For instance, much of Rau’s growth last year was based on a spike in the demand for work on $75,000 Range Rovers. Land Rover, a division of Ford Motor Co., makes the Range Rover with interior wood trim that doesn’t include a wood steering wheel, brake handle or shift knob. That’s spelled business for Rau, who charges about $1,900 retail for those three components (wholesale runs $1,100). A 10-piece interior panel for a Range Rover costs $5,000 if carbon fiber is used, and $6,000 for silver fiber.


About 30 percent of Rau’s income is generated from restorations.


“I always use him for the main stuff,” said Andrew Mortimer-Lamb, general sales manager for Newport Beach-based Newport European Motorcars. “He is an expert when it comes to Rolls Royce and Bentley.”


To create the inlays, Rau stocks factory-made prototype parts, which he replicates using templates and hand-held routers to cut sheets of American cherry, walnut burl, carbon fiber and a dozen or so other types of sheet material.


Dealerships remove the parts from customers’ vehicles and ship them to Rau. To laminate a steering wheel, he cuts the stitching on the factory-made leather and foam, peeling it back and cutting away the portion of the metal to be replaced by wood.


Once the wood pieces are cut, cleaned and colored, they are attached to the metal portion of the wheel using an industrial glue.

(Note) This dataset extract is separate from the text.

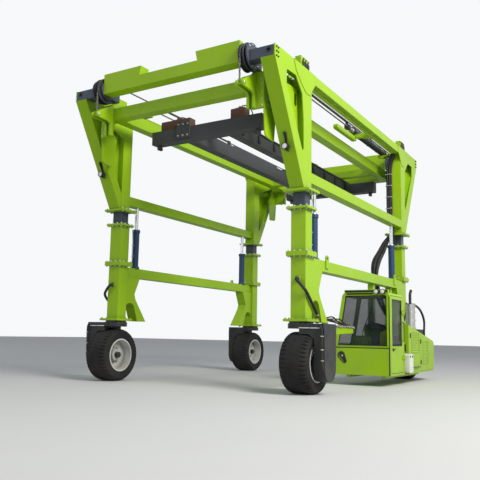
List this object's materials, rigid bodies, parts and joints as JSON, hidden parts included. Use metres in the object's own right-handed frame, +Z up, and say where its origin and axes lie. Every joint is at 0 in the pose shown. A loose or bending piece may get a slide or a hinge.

With the leather wrapped for protection, the entire component is placed in a “hot box” for four hours at 110 or 145 degrees to accelerate the curing of the waterproof glue.


The wheel is then cleaned and sanded before the stain is applied and the entire component is again placed in the hot box. Finally, the adjoining leather is re-stitched.


Rau, 54, made the transition into auto parts after working 13 years for organ makers Abbott & Sieker Inc. in the same Pontius Avenue location where his shop now stands.


He graduated from the University of California Santa Cruz with a degree in philosophy in 1974 and spent the rest of the decade working odd jobs, in between extended trips through Canada and South America. He began playing the recorder in amateur ensembles and made organ transcriptions for the piano. That inspired him to take a metal shop and two woodworking classes at California State University Los Angeles training that got him a job at the now-defunct Abbott & Sieker.


His first automotive project was a wooden steering wheel for a Bentley. Eventually, he took over a custom auto shop when the two owners retired in the 1990s.


Rau plans to invest $32,000 to $70,000 for a used computerized cutting machine to increase his daily output to 3,000 wheels annually, from the current 600. The machine will automate tasks that woodworkers now do by hand, but will involve more hiring, especially for leatherwork, sanding and finishing chores. “There would still be other areas that would remain hand work,” he said. “That machine only takes the wheel so far.”


Rau isn’t sure whether to take the next step of selling the equipment directly to automakers for sale on new vehicles. He admits he would need help breaking in. “People who are familiar with the doors to knock on, who have the connections in that industry, would be a tremendous asset,” he said.